SCOTT HORSLEY: The federal government has already devoted hundreds of billions of dollars to shoring up the shaky financial sector, and Treasury Secretary Tim Geithner says the bailouts aren't done yet.
Secretary TIM GEITHNER (Department of Treasury): We will have to do more, substantially more, to fix this crisis. Next week, we are going to outline a comprehensive program for financial recovery. This program will be directed at supporting the flows of credit that are essential for our economy to begin growing again.
HORSLEY: But no matter how essential that credit is, devoting more taxpayer dollars to the banking system won't be an easy sell. Neither lawmakers nor the general public feel like they've gotten much in return for the huge sums already spent. Loans haven't gotten any easier to come by, and news that Wall Street paid out $18 billion in bonuses last year only added to the bad feelings.
Pres.

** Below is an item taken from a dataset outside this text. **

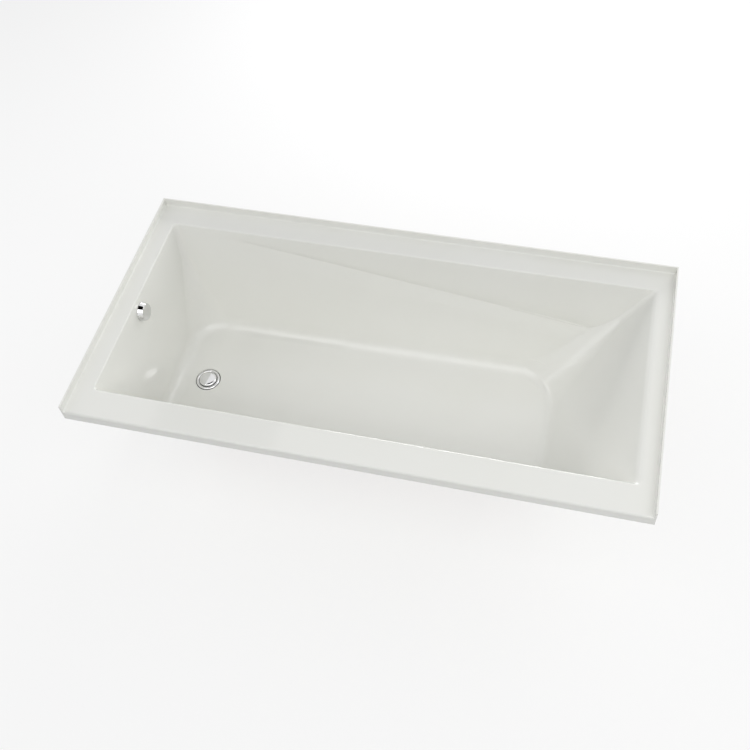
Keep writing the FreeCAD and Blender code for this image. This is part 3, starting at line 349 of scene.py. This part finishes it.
def turned_piece(name, profile, solid=False, sides=96):
    """Ring pulled through (radius, height) points in millimetres, or solid up to its axis."""
    mm = 0.001
    bpy.ops.object.select_all(action="DESELECT")
    radius, height = profile[0]
    bpy.ops.mesh.primitive_circle_add(vertices=sides, radius=radius * mm, location=(0, 0, 0),
                                      fill_type="NGON" if solid else "NOTHING")
    piece = bpy.context.object
    piece.name = name
    piece.data.name = name
    bpy.ops.object.mode_set(mode="EDIT")
    bpy.ops.mesh.select_all(action="SELECT")
    bpy.ops.transform.translate(value=(0, 0, height * mm))
    for next_radius, next_height in profile[1:] + ([] if solid else profile[:1]):
        bpy.ops.mesh.extrude_region_move(
            TRANSFORM_OT_translate={"value": (0, 0, (next_height - height) * mm)})
        if next_radius == 0:
            bpy.ops.mesh.merge(type="CENTER")
            break
        bpy.ops.transform.resize(value=(next_radius / radius, next_radius / radius, 1),
                                 center_override=(0, 0, next_height * mm))
        radius, height = next_radius, next_height
    bpy.ops.mesh.select_all(action="SELECT")
    bpy.ops.mesh.remove_doubles(threshold=0.000001)
    bpy.ops.mesh.normals_make_consistent(inside=False)
    bpy.ops.object.mode_set(mode="OBJECT")
    return piece


def set_place(piece, place):
    """Put a piece built at the origin in its place, and keep that place in its mesh."""
    make_active(piece)
    piece.matrix_world = place
    bpy.ops.object.transform_apply(location=True, rotation=True, scale=True)


# one ridge a turn, with flanks 0.6 mm and a crest 0.2 mm high, and a plain run at each end
thread_pitch, thread_root, thread_crest, plain_run = 1.5, 4.35, 4.98, 0.8
stud_low, stud_high = (corner.z * 1000 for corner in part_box("foot_stud_1"))
thread = [(4.2, stud_low), (thread_root, stud_low + 0.4)]
for turn in range(int((stud_high - stud_low - 2 * plain_run) / thread_pitch)):
    start = stud_low + plain_run + turn * thread_pitch
    thread += [(thread_root, start), (thread_crest, start + 0.6), (thread_crest, start + 0.8),
               (thread_root, start + 1.4)]
thread += [(thread_root, stud_high - 0.6), (3.9, stud_high), (0, stud_high)]
stud_pattern = turned_piece("stud_pattern", thread, solid=True, sides=20)
shade_smooth(stud_pattern, 50.0)

pad_profile = [(23.4, 0.0), (25.0, 1.5), (25.0, 5.0), (23.0, 7.0), (14.5, 8.9), (11.6, 12.0),
               (11.0, 19.0), (10.4, 20.0), (5.4, 20.0), (5.05, 19.6), (5.05, 8.0), (0, 8.0)]
pad_pattern = turned_piece("pad_pattern", pad_profile, solid=True, sides=60)
shade_smooth(pad_pattern, 28.0)
for number in range(1, 7):
    low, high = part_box("foot_stud_%d" % number)
    for pattern, name, material, slot_name, node in (
            (stud_pattern, "threaded_stud_%d", zinc, "zinc", "foot_stud_%d"),
            (pad_pattern, "levelling_pad_%d", nylon, "grey_pad", "foot_pad_%d")):
        piece = bpy.data.objects.new(name % number, pattern.data.copy())
        piece.data.name = name % number
        bpy.context.scene.collection.objects.link(piece)
        set_place(piece, Matrix.Translation(((low.x + high.x) / 2, (low.y + high.y) / 2, 0)))
        dress(piece, material, "foot_%d" % number, node % number)
for pattern in (stud_pattern, pad_pattern):
    bpy.data.objects.remove(pattern)

# ---- Drain ---------------------------------------------------------------------------------------
# A chrome plated brass ring, screwed down through the floor into the elbow, with a rolled crest
# and a sunk seat. Under it, a black rubber bead sticks out just past the ring's edge as a thin dark
# outline: a dark piece that gives painted shade round the ring. The stopper is a chrome plated cap,
# nearly flat with a round shoulder, on a steel stem with a rubber seal.
chrome, shader = new_material("chrome_plated_brass", Metallic=1.0)
polish = mottle(chrome, shader, 1 / 0.006, 2.0, "#DCDCDD", "#E6E6E6")
vary_gloss(chrome, shader, polish.outputs["Fac"], 0.04, 0.09)

rubber, shader = new_material("black_nitrile_rubber", Roughness=0.62, IOR=1.52)
mottle(rubber, shader, 1 / 0.003, 2.0, "#232324", "#323233")

low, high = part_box("drain_flange")
crest_height, cross_depth = 0.0044, 0.0135
drain_place = Matrix.Translation(((low.x + high.x) / 2, (low.y + high.y) / 2,
                                  high.z - crest_height))
ring_profile = [(23.0, 1.0), (36.5, 1.0), (36.5, 1.5), (36.2, 2.3), (35.4, 3.2), (34.2, 4.0),
                (32.9, 4.35), (31.8, 4.4), (30.6, 4.25), (29.4, 3.8), (28.6, 3.2), (27.9, 2.4),
                (27.6, 1.7), (24.0, 1.6), (22.6, 0.6), (20.5, -1.9), (20.5, -29.0), (23.0, -29.0)]
ring = turned_piece("drain_ring", ring_profile)
shade_smooth(ring, 40.0)
set_place(ring, drain_place)
cross = smooth_copy("drain_flange", "drain_ring_cross")
bpy.ops.object.mode_set(mode="EDIT")
bpy.ops.mesh.select_all(action="SELECT")
bpy.ops.mesh.bisect(plane_co=(0, 0, high.z - cross_depth), plane_no=(0, 0, 1),
                    clear_outer=True, use_fill=True)
bpy.ops.object.mode_set(mode="OBJECT")
dress(ring, chrome, node="drain_flange")
dress(cross, chrome)

low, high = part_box("stopper_cap")
cap_height = (high.z - low.z) * 1000
cap_radius = (high.x - low.x) * 500
rim_height, shoulder_steps, crown_steps = 1.2, 7, 9
rise = cap_height - rim_height
crown = 0.78 * cap_radius
crown_drop = 0.10 * rise
cap_profile = [(4.05, 1.2), (4.05, 0.0), (cap_radius - 0.5, 0.0), (cap_radius - 0.1, 0.3),
               (cap_radius, 0.8)]
for step in range(shoulder_steps):
    angle = math.radians(90 * step / shoulder_steps)
    cap_profile.append((crown + (cap_radius - crown) * math.cos(angle),
                        rim_height + (rise - crown_drop) * math.sin(angle)))
for step in range(1, crown_steps):
    radius = crown * (1 - step / crown_steps)
    cap_profile.append((radius, cap_height - crown_drop * (radius / crown) ** 2))
cap_profile.append((0, cap_height))
cap = turned_piece("domed_cap", cap_profile, solid=True)
shade_smooth(cap, 40.0)
set_place(cap, Matrix.Translation(((low.x + high.x) / 2, (low.y + high.y) / 2, low.z)))
dress(cap, chrome, "stopper", "stopper_cap")
# the seal's rubber is drawn wider than the ring, so that it shows round it as a dark outline:
# painted shade at the ring's edge
low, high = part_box("flange_seal")
seal_height = (high.z - low.z) * 1000
seal_and_shade_profile = [(24.0, 0.0), (37.6, 0.0), (38.0, 0.3), (37.8, seal_height * 0.8),
                (37.2, seal_height), (24.0, seal_height)]
seal_and_shade_bead = turned_piece("ring_seal_and_painted_shade", seal_and_shade_profile)
shade_smooth(seal_and_shade_bead, 50.0)
set_place(seal_and_shade_bead, Matrix.Translation(((low.x + high.x) / 2, (low.y + high.y) / 2, low.z)))
dress(seal_and_shade_bead, rubber, node="flange_seal")
for node, name, material, body, slot_name in (
        ("stopper_seal", "cap_seal", rubber, "stopper", "seal"),
        ("stopper_stem", "cap_stem", zinc, "stopper", "zinc"),
        ("drain_gasket", "elbow_gasket", rubber, "tub", "seal")):
    piece = smooth_copy(node, name)
    dress(piece, material, body, node)

# ---- Waste pipes ---------------------------------------------------------------------------------
# Injection moulded black ABS: an elbow under the drain, a tee under the overflow, and plain
# 1 1/2 in tubes between them, glued or held by nuts. Moulded faces are satin.
abs_black, shader = new_material("moulded_black_ABS", Roughness=0.33, IOR=1.53)
satin = mottle(abs_black, shader, 1 / 0.002, 2.0, "#1E1F20", "#292A2B")
roughen(abs_black, shader, satin.outputs["Fac"], strength=0.2, distance=0.0002)
for node, name, edge in (("drain_shoe", "waste_elbow", 0.0), ("waste_arm", "level_tube", 0.0005),
                         ("waste_tee", "branch_tee", 0.0), ("tail_pipe", "tail_tube", 0.0005),
                         ("overflow_pipe", "riser_tube", 0.0005),
                         ("overflow_body", "overflow_elbow", 0.0),
                         ("overflow_plate", "slotted_plate", 0.0)):
    pipe = smooth_copy(node, name, edge=edge)
    dress(pipe, abs_black, node=node)

# ---- Slip nuts -----------------------------------------------------------------------------------
# Moulded white polypropylene ring nuts with eight grips, each pressing a rubber washer on the
# tube. The lifting pin and the knob's spindle are of the same plastic.
polypropylene, shader = new_material("moulded_white_polypropylene", Roughness=0.42, IOR=1.49)
mottle(polypropylene, shader, 1 / 0.008, 2.0, "#DCDCD6", "#E8E8E4")
for node, name, body in (("tee_top_nut", "tee_upper_nut", "tub"),
                         ("tee_side_nut", "tee_branch_nut", "tub"),
                         ("overflow_slip_nut", "riser_nut", "tub"),
                         ("lift_pin", "lifting_pin", "stopper"),
                         ("knob_spindle", "crank_spindle", "knob")):
    nut = smooth_copy(node, name, edge=0.0004)
    dress(nut, polypropylene, body, node)
for node, name in (("slip_washers", "tube_washers"), ("overflow_gasket", "elbow_seal")):
    washer = smooth_copy(node, name)
    dress(washer, rubber, node=node)

# ---- Overflow knob -------------------------------------------------------------------------------
# A die cast, chrome plated drum that hides the overflow holes and turns to lift the stopper. It is
# pressed on the spindle, and its side tapers to a flat face with a narrow rounded edge.
wall_slope = 7.0
overflow_centre = (-0.70075, 0.0055, 0.4366)
overflow_place = Matrix.Translation(overflow_centre) @ Matrix.Rotation(
    math.radians(90 - wall_slope), 4, "Y")
knob_profile = [(5.05, 14.2), (5.05, 8.0), (7.5, 8.0), (7.5, 14.2), (21.6, 14.2), (26.1, 1.4),
                (26.3, 1.2), (27.8, 1.2), (28.0, 1.6), (23.95, 14.6), (23.75, 15.2), (23.35, 15.7),
                (22.8, 15.95), (22.0, 16.0), (10.0, 16.0), (0, 16.0)]
knob = turned_piece("overflow_drum", knob_profile, solid=True)
shade_smooth(knob, 40.0)
set_place(knob, overflow_place)
dress(knob, chrome, "knob", "overflow_knob")
screws = smooth_copy("overflow_screws", "plate_screws")
dress(screws, zinc, node="overflow_screws")

# ---- Control cable -------------------------------------------------------------------------------
# A steel wire that slides in a stiff black nylon casing, 6 mm thick. It leaves the guide under the
# overflow, hangs down beside the riser and turns in along the floor to the elbow under the drain.
casing, shader = new_material("black_nylon_cable_casing", Roughness=0.4, IOR=1.53)
mottle(casing, shader, 1 / 0.0015, 2.0, "#26272A", "#33343A")
cable_route = [(-0.7334, 0.0415, 0.39659), (-0.7334, 0.0415, 0.094), (-0.7334, 0.0415, 0.026),
               (-0.6654, 0.0415, 0.026), (-0.6064, 0.0055, 0.026), (-0.5709, 0.0055, 0.026)]
cable_line = bpy.data.curves.new("cable_casing", "CURVE")
cable_line.dimensions = "3D"
cable_line.resolution_u = 24
cable_line.bevel_depth = 0.003
cable_line.bevel_resolution = 6
cable_line.use_fill_caps = True
run = cable_line.splines.new("NURBS")
run.points.add(len(cable_route) - 1)
for control, place in zip(run.points, cable_route):
    control.co = (*place, 1.0)
run.order_u = 3
run.use_endpoint_u = True
cable = bpy.data.objects.new("cable_casing", cable_line)
bpy.context.scene.collection.objects.link(cable)
dress(cable, casing, node="control_cable")

# ---- Floor and light -----------------------------------------------------------------------------
# White studio paper under the tub, two soft lamps in front, one at each end, a low one behind
# the back flange and an even sky, against a white surround. A felt card over the drain's end is
# seen by reflections only and gives the chrome its dark bands.
bpy.ops.object.select_all(action="DESELECT")
bpy.ops.mesh.primitive_plane_add(size=40.0, location=(0, 0, 0))
floor = bpy.context.object
floor.name = "studio_floor"
paper, shader = new_material("white_studio_paper", Roughness=0.9)
shader.inputs["Base Color"].default_value = linear("#F4F4F4")
shader.inputs["Specular IOR Level"].default_value = 0.0
# to the camera and in reflections, the paper is mostly plain white and still shows the shadow
paper_white = add_node(paper, "ShaderNodeEmission", {"Color": (1, 1, 1, 1), "Strength": 1.0})
path = add_node(paper, "ShaderNodeLightPath")
camera_or_gloss = larger(paper, path.outputs["Is Camera Ray"], path.outputs["Is Glossy Ray"])
paper_share = add_node(paper, "ShaderNodeMath", {1: 0.75}, {0: camera_or_gloss},
                       operation="MULTIPLY")
paper_mix = add_node(paper, "ShaderNodeMixShader", None, {0: paper_share.outputs["Value"],
                                                          1: shader.outputs["BSDF"],
                                                          2: paper_white.outputs["Emission"]})
paper.node_tree.links.new(paper_mix.outputs["Shader"],
                          paper.node_tree.nodes["Material Output"].inputs["Surface"])
floor.data.materials.append(paper)


def softbox(name, width, height, power, place, aim):
    """Rectangular soft lamp at a place, facing a point."""
    lamp_data = bpy.data.lights.new(name, "AREA")
    lamp_data.shape = "RECTANGLE"
    lamp_data.size = width
    lamp_data.size_y = height
    lamp_data.energy = power
    lamp = bpy.data.objects.new(name, lamp_data)
    bpy.context.scene.collection.objects.link(lamp)
    lamp.location = place
    lamp.rotation_euler = (Vector(aim) - Vector(place)).to_track_quat("-Z", "Y").to_euler()


tub_middle = (0, 0, 0.4)
felt, shader = new_material("black_studio_felt", Roughness=1.0)
shader.inputs["Base Color"].default_value = linear("#101010")
shader.inputs["Specular IOR Level"].default_value = 0.0
bpy.ops.object.select_all(action="DESELECT")
bpy.ops.mesh.primitive_plane_add(size=1.0, location=(-0.80, 0.15, 1.6))
flag = bpy.context.object
flag.name = "overhead_felt_flag"
flag.scale = (0.50, 1.00, 1.0)
flag.data.materials.append(felt)
flag.visible_camera = False
flag.visible_diffuse = False
flag.visible_shadow = False
softbox("front_softbox", 3.6, 2.2, 40.0, (0.0, -1.6, 3.0), tub_middle)
softbox("front_right_softbox", 1.8, 1.8, 15.0, (1.8, -1.8, 2.4), tub_middle)
softbox("left_softbox", 1.8, 1.8, 15.0, (-2.6, 0.0, 2.0), tub_middle)
softbox("right_softbox", 1.8, 1.8, 19.0, (2.0, 1.45, 1.9), tub_middle)
softbox("low_back_softbox", 1.6, 1.0, 42.0, (0.0, 2.74, 1.03), tub_middle)

world = bpy.data.worlds.new("white_surround")
bpy.context.scene.world = world
world.use_nodes = True
world.node_tree.nodes.clear()
seen = add_node(world, "ShaderNodeBackground", {"Color": (1, 1, 1, 1), "Strength": 1.0})
sky = add_node(world, "ShaderNodeBackground", {"Color": linear("#F6F8FB"), "Strength": 0.28})
path = add_node(world, "ShaderNodeLightPath")
camera_or_gloss = larger(world, path.outputs["Is Camera Ray"], path.outputs["Is Glossy Ray"])
any_seen = larger(world, camera_or_gloss, path.outputs["Is Transmission Ray"])
mix = add_node(world, "ShaderNodeMixShader", None, {0: any_seen, 1: sky.outputs["Background"],
                                                    2: seen.outputs["Background"]})
add_node(world, "ShaderNodeOutputWorld", None, {"Surface": mix.outputs["Shader"]})
bpy.context.scene.view_settings.view_transform = "Standard"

OBAMA: In order to restore trust, we've got to make certain that taxpayer funds are not subsidizing excessive compensation packages on Wall Street.
HORSLEY: President Obama joined the chorus of critics last week, calling it shameful that executives would consider spending money on bonuses, office remodeling or corporate jets at a time when their companies are getting multi-billion-dollar bailouts.
If shame alone won't control executive pay, Mr. Obama says new regulations will.
Pres. OBAMA: For top executives to award themselves these kinds of compensation packages in the midst of this economic crisis isn't just bad taste, it's bad strategy, and I will not tolerate it as president. We're going to be demanding some restraint in exchange for federal aid so that when firms seek new federal dollars, we won't find them up to the same old tricks.
HORSLEY: The new rule set the strictest limits on companies getting what the government calls exceptional help. Top executives at those firms will be allowed to earn just $500,000 a year. Anything above that would have to be in the form of restricted stock, which could only be sold after the government's paid back.
But the rules are looser for companies getting somewhat less help from the government. They can waive the half-million-dollar salary cap. And while they might be asked to submit pay packages to shareholders, the vote would be nonbinding. None of the rules is retroactive for banks that have already gotten help.
Economist Robert Miller of Carnegie Mellon University says he's not sure taxpayers will really see much benefit.
Mr. ROBERT MILLER (Economist, Carnegie Mellon University): Well, it certainly does seem to be a kind of political opportunity here to blame greedy managers. But I'm not sure that the more we focus on that, that part of the story, if it's true, the less focused we will be on trying to be think more constructively about how to revive the economy.
HORSLEY: Mr. Obama says the rules announced yesterday are only the first step in examining executive pay. He wants to know if Wall Street's rewards for short-term performance may have encouraged excessive risk taking that contributed to the financial meltdown.
Pres. OBAMA: We're going to be taking a look at broader reform so that executives are compensated for sound risk management and rewarded for growth measured over years, not just days or weeks.
HORSLEY: For Mr. Obama himself, the next few days are a big test. He's laying the groundwork for another round financial rescues, or what he calls the second leg of the economic stool. At the same time, he's still lobbying hard in the face of some skepticism to get the first leg - the massive economic stimulus bill - through the Congress.